Henri was a tall man dressed in a white tight-fitting suit garnished with small golden epaulets. Ex-captain of a tourist cruiser, de Gier thought. Too much champagne one night, Grijpstra thought, and the pride of the fleet hit an iceberg. The passengers drowned after the captain left the vessel first.
"You were a sailor?" de Gier asked.
Henri's restored teeth gleamed. "It still shows?"
"Tell my guests about the rules," Slanozzel said.
Henri giggled. "There aren't any. Once admission has been paid, as it has in your case, the drinks are on me and the ladies will bestow their favors freely."
Grijpstra grabbed the credit-card slip that Henri was about to drop in a drawer. He produced his spectacle case, took out his half-glasses, cleaned them with his handkerchief, and placed them carefully on the tip of his nose. He studied the amount that Henri had written down. He pushed the slip away and shook his head.
"Something wrong, sir?"
"Not at all. But the slips you are using are too small, the last zero could hardly be squeezed in."
Henri frowned. "I will pass your suggestion to the management." He waved at the bottles lined up behind him, sorted by color. "What will it be?"
Henri poured steadily, in spite of the slight movement of the ship. Ice tinkled and silver stirring rods pricked between the cubes. Damask napkins slid across the wa
lnut counter. Crystal dishes appeared, filled with nuts, hot pastries, and toast covered with slices of raw fish.
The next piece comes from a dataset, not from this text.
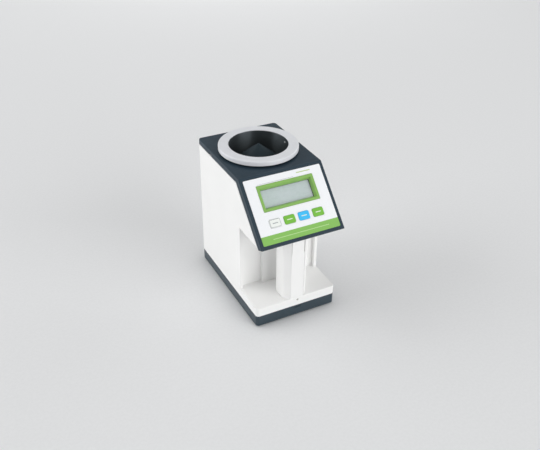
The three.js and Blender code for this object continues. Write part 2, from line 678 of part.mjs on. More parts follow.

Grijpstra drank and counted girls. He had reached ten when he had to start counting again. They moved about, coming and going, through side doors and up and down a staircase. He also counted the guests and totaled eight. One was himself, and three others were known to him. An older fat little gent could be the conductor of a famous orchestra and his mate might be an oil sheik hiding behind sunglasses, and two young men, overdressed and much the worse for early wear would be labor brokers, renting illegal aliens to the highest-bidding building contractor or bribing government representatives to obtain valuable contracts directly. The girls were whores—that conclusion had to be correct—but they would be special whores, in view of the size of the amount Slanozzel had underwritten. But why, Grijpstra thought, are these whores not more beautiful than they are? Is Lennie's taste limited or is this the best there is? What I see here, displayed on leather couches and Louis the Later armchairs, these women decked out in finery or nothing at all, are no more attractive than what can be sampled in a dentist's waiting-room magazine.
De Gier thought along a similar line. The sergeant had compared the brothel's interior with that of the Royal Palace. Supposing, the sergeant argued, that the Royal Palace represents the best of the country and Lennie's premises the worst, then we must admit that evil is no better than good.
"Evening, Lennie," said Slanozzel to a man who had come in.
That man is no more than a man, Grijpstra thought. And yet he is a superpimp. He emanates nothing out of the ordinary. His clothes are sold in most department stores. He has a face like a thousand others, and I can meet him ten times in the Leyden Street and never notice him. Lennie resembles John Doe but is the incarnation of Beelzebub himself, and this boat is only part of his pernicious activity. Our files claim that he handles the ninety percent of all drugs that we can never find and that his tentacles reach to the highest and mightiest levels. He has done it all and will do it again tomorrow and very likely is doing it right now. There he stands and shakes Slanozzel's hand.